So check out our sites to get the real deal on our glamorous lives as ex-patriots as we sip absinthe, discuss literature, and go to bullfights.

Sunday, December 19, 2004

television

My body must be wondering what in the hell I'm up to.

Just a week ago I was waking up at seven or so every morning to air out the buckwheat we were drying for the soba noodles, then breakfast at around eight with the Kaneko family, everybody silently slurping down their daily miso soup, roasted fish, rice and veggies. The Kaneko's younger son, Junichi, would slouch off without a word to his job at the local auto-shop, while Kaneko-san and I would settle down with cups of coffee to watch the NHK asa-dora (lit. "morning drama").

Every year Japan's public television station produces a new year long, 15 minute series that is broadcast twice a day, during breakfast and lunch, right after the news. Last year's was some kind of samurai drama, but this year's is the story of a plucky girl named Wakaba (literally "young-leaf", ugh) who moves from the boondocks of southern Kyushu to the ultra-hip city of Kobe, with its wide European style boulevards and 19th century European houses. She is pursuing her dream of creating gardens, and finds a job at a small landscaping firm, but her life is rife with drama: will her younger brother crack under the pressure of college examinations? Can she choose between the moody boyfriend she left behind in Kyushu and the handsome but snooty young garden designer? What the hell is up with her British housemate Judy who speaks nothing but alley-gutter Osaka dialect? Is the silent and mysterious master of the local bar her father who supposedly died in the Kobe earthquake or just a coincidental doppleganger?

As you may have guessed, this show is not particularly good, (well, I liked the father storyline...) but it was fascinating as a kind of cultural and political barometer of modern Japan. Almost every household watches NHK during breakfast, and many workplaces have a TV set to NHK during the lunch hour. In its own clumsy and inelegant way it is tackling some of the major issues of modern Japan: women pursuing careers in traditionally male dominated workplaces, absent fathers (either from overwork or just dissapearing), families falling apart as children move to the city, and all those weird gaijin who speak such good Japanese...

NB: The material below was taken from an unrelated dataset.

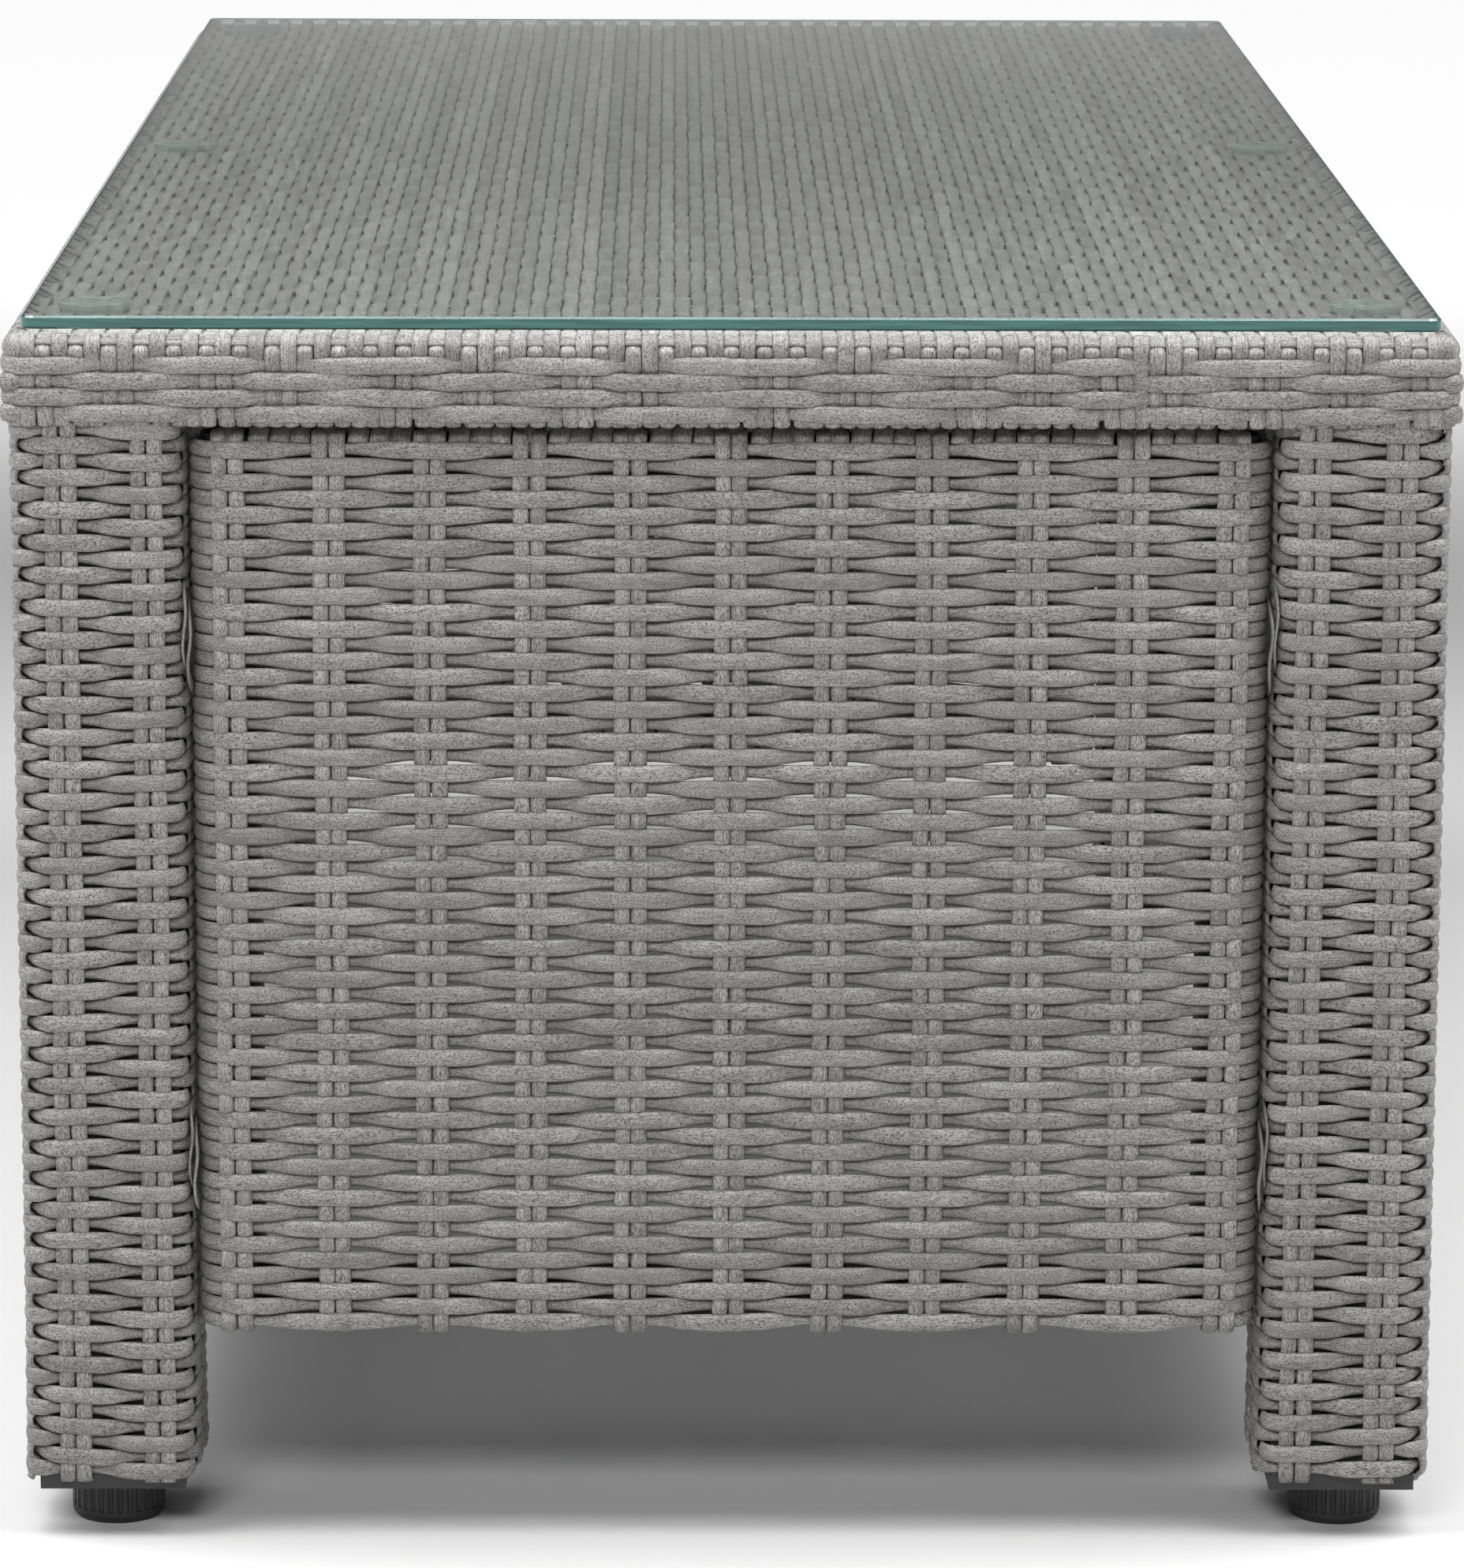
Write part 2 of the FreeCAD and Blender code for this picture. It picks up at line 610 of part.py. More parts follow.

Given the scarcity of Japanese speaking foreigners on television here I found the Judy character fascinating. She looked like a Norman Rockwell drawing of a twenty year old girl: attractive in a gawky knees and elbows way, with red hair and freckles. She was mostly used for comic relief. Whenever Wakaba was facing a particular crisis, along would come Judy (accompanied by a wa-wa-wa trumpet sound) involved in yet another comic argument with Wakaba's other housemate about washing the dishes or something. While shown as emotionally volatile and unpredictable, Judy wasn't all hissy fits, they did give her a more compassionate side. Osaka dialect is considered more direct and crude than standard Japanese, and hence ripe with comic possibilities, make it the lingua franca of Japanese comedy, but it was still a shock for me to see a white girl spewing out such raw language so fluently. You know you've been here too long when you see a white gaijin on TV yelling about washing the dishes in Osaka dialect and laugh in spite of yourself. It was so stupid! Guess you had to be there.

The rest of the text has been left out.